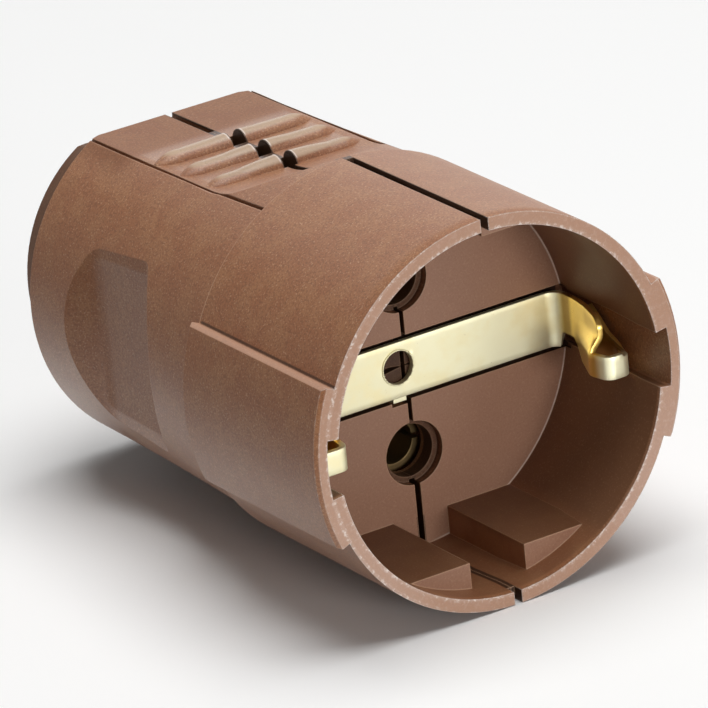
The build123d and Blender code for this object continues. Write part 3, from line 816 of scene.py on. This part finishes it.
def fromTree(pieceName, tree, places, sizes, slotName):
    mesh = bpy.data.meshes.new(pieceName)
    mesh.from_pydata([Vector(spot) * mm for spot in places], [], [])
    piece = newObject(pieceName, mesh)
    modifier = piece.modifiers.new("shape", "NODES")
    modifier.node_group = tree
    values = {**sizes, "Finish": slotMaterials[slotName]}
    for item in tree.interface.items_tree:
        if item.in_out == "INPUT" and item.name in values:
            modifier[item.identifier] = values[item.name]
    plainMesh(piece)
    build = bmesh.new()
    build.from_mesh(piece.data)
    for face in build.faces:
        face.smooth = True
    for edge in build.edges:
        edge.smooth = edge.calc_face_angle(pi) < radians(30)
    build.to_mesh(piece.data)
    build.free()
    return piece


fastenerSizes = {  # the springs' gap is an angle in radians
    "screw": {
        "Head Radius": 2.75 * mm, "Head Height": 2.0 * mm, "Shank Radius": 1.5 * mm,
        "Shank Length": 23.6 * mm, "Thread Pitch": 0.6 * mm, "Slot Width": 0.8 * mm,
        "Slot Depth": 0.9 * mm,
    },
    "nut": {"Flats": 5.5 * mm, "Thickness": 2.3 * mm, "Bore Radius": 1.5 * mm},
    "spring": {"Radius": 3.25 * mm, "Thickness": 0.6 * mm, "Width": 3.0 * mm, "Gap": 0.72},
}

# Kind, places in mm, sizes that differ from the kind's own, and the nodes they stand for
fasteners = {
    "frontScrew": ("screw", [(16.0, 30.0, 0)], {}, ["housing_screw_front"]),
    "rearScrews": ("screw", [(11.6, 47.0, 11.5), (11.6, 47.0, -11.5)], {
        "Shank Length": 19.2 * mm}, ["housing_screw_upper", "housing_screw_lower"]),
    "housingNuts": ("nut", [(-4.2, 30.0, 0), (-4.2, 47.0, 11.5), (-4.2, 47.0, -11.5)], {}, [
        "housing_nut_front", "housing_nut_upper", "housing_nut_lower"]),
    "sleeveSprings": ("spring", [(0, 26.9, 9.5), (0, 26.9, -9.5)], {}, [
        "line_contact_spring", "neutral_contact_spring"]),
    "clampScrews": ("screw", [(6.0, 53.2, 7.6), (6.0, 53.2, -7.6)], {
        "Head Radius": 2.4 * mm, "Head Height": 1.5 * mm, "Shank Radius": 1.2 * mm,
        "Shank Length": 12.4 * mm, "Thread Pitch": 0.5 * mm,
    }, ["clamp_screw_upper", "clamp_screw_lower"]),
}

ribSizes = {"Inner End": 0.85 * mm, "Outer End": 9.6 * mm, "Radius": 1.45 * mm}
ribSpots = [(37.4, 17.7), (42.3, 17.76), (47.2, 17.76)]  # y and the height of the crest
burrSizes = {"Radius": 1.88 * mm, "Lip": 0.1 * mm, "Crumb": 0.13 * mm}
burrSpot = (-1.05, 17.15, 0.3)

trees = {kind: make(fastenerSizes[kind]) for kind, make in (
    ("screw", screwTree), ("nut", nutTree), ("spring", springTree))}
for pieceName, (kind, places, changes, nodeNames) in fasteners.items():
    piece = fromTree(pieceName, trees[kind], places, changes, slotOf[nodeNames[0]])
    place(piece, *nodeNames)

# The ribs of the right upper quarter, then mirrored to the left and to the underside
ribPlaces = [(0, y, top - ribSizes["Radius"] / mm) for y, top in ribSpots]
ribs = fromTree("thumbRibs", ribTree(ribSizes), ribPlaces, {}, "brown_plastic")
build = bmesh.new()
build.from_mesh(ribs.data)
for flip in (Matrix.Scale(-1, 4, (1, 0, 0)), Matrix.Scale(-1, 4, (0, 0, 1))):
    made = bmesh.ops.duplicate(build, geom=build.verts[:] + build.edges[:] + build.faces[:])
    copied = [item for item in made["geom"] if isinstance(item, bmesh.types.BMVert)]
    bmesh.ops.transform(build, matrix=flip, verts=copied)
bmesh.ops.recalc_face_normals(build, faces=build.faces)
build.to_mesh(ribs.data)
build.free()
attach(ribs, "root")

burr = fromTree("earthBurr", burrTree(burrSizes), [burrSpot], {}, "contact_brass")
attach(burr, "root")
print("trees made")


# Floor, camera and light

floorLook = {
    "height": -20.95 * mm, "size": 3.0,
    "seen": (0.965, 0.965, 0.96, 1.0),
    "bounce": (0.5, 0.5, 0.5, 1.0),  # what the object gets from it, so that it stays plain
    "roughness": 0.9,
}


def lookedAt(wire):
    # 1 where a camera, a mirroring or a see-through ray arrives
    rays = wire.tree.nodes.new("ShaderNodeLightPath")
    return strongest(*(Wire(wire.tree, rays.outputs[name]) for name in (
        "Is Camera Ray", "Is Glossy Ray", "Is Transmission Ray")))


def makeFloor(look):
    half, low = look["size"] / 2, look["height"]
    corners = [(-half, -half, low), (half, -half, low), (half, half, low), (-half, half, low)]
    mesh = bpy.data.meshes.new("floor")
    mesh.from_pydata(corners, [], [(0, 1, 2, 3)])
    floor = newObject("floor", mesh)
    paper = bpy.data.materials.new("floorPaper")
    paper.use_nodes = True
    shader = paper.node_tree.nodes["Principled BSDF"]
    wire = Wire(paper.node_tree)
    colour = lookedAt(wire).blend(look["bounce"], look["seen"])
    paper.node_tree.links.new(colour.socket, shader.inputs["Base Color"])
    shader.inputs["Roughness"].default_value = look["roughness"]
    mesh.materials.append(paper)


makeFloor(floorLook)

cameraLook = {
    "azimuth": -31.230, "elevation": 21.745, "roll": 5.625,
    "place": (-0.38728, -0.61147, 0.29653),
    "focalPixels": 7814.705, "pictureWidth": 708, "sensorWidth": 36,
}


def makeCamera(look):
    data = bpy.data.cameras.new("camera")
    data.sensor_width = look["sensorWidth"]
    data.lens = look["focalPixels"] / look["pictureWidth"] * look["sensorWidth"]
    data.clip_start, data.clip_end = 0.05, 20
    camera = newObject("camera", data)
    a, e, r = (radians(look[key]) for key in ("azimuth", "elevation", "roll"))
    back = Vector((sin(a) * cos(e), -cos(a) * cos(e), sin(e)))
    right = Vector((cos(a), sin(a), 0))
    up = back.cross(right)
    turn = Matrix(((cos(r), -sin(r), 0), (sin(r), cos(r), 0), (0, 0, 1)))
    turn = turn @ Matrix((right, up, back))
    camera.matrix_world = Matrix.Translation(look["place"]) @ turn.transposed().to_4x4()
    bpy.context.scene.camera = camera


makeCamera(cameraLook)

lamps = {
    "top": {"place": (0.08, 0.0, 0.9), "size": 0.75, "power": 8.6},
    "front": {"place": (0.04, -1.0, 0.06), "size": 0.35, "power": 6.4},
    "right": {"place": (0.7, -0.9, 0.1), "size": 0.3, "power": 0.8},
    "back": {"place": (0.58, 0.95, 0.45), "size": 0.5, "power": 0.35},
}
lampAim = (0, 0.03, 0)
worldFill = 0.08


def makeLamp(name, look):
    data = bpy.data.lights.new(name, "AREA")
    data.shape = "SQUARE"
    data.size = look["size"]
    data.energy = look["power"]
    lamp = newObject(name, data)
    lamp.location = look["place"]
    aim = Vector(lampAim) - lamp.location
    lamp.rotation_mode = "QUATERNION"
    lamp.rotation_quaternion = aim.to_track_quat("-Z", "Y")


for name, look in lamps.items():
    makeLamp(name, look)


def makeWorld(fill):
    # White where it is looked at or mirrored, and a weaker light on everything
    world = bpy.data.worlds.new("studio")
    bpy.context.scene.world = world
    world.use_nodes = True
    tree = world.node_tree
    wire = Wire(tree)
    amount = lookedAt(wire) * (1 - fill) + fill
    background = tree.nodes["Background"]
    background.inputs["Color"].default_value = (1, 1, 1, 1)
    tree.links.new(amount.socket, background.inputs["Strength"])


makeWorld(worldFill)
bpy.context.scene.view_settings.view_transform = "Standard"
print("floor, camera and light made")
···
=== Problem details ===
Identify every line where the string "scene" appears.

=== Finished answer ===
The build123d and Blender code for this object continues. Write part 3, from line 816 of scene.py on. This part finishes it.
    bpy.context.scene.camera = camera
    bpy.context.scene.world = world
bpy.context.scene.view_settings.view_transform = "Standard"